Today we went to CHOP in Philadelphia to get a second opinion on Bennett's heart defect. Let me start by saying- I already love this place! They were so nice and really impressive. We had the girls with us, which is always a little stressful but they were very accommodating- I guess it is a children's hospital so they are used to children and how they can act.
They did another fetal echocardiogram and then a "team" of them came in to talk to Mike and I and the girls about what they saw. They explained how the normal heart works and what happens when babies have AVSD's (Atrial Venticular Septal Defects). The diagnosis remains the same as before-AVSD. No big surprise there. They did see a leaky valve, which the cardiologist last week did not mention but they said it is very common with this type of defect so it's not like they are seeing something alarming- although anything leaky, especially when you are referring to the heart, is alarming to me! I do not like the word leaky!! Anyways, they want to see me in 6 weeks or so to keep an eye on the leaky valve to make sure it does not get worse- they don't suspect that it will. We will also be able to tour the ICU where Bennett will stay after his surgery and the step down unit when we go back.

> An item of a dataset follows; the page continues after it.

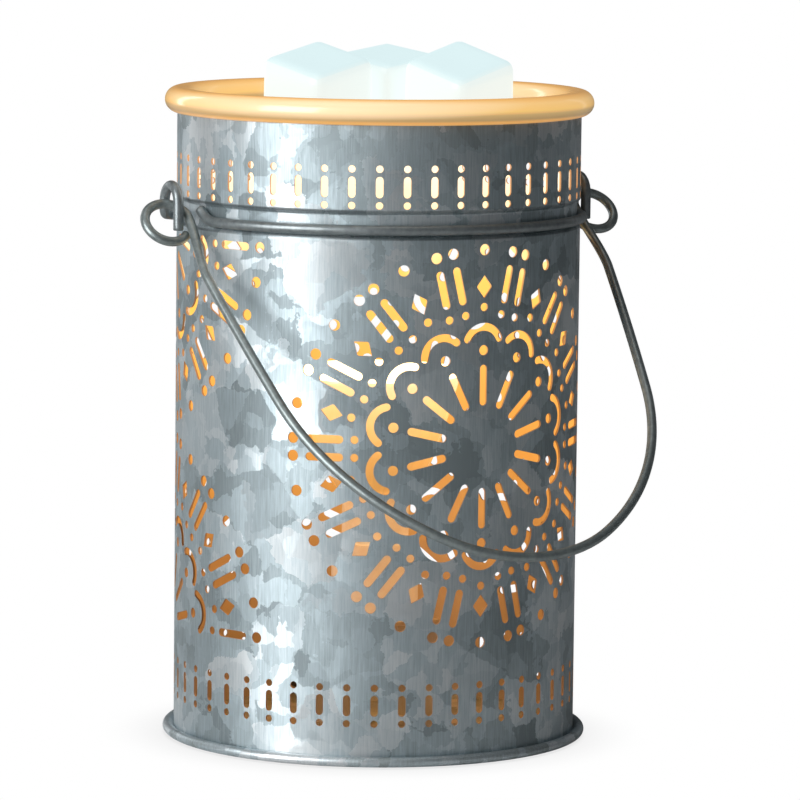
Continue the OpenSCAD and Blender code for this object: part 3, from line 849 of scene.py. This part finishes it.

We talked about a time line for Bennett's surgery and I asked if he is born at the end of May- hopefully no sooner- and they prefer to do the surgery between 2-6 months, could we possibly look at a August-September time frame (Bennett would be right around 3 months)? I worry a little about going to 6 months because it will be November then and I want to avoid cold and flu season and being in the hospital. They agreed and said right now that would seem to be a good time to do the surgery but of course we will need to wait and see. We have some weddings coming up later in the year and we would love to be in the clear as far as surgery goes by the time those roll around which it sounds like we will be.
I am trying to stay positive about all of this but sometimes it's just really hard. Bennett seems so peaceful right now inside of me, kicking away just like any other baby but I can't help but worry what it's going to be like for him when he's on the outside. I just wish this didn't have to be so complicated but there is nothing I can do to change it so I will continue to remain faithful and know that God has a plan for us and Bennett. There is a wonderful and simple saying I saw from a blog friend of mine - "Let Go, Let God". This has been my m.o. through all of this and really ever since we had Ainsley in the NICU when she was born. This is all in His hands because I know I cannot take this all on my shoulders. Alright, enough feeling sorry for myself! Thanks for reading and for everyone who is praying for us! We will continue to pray, as we do every night with Ainsley, for Bennett to be big and strong when he is born and for God to heal his heart.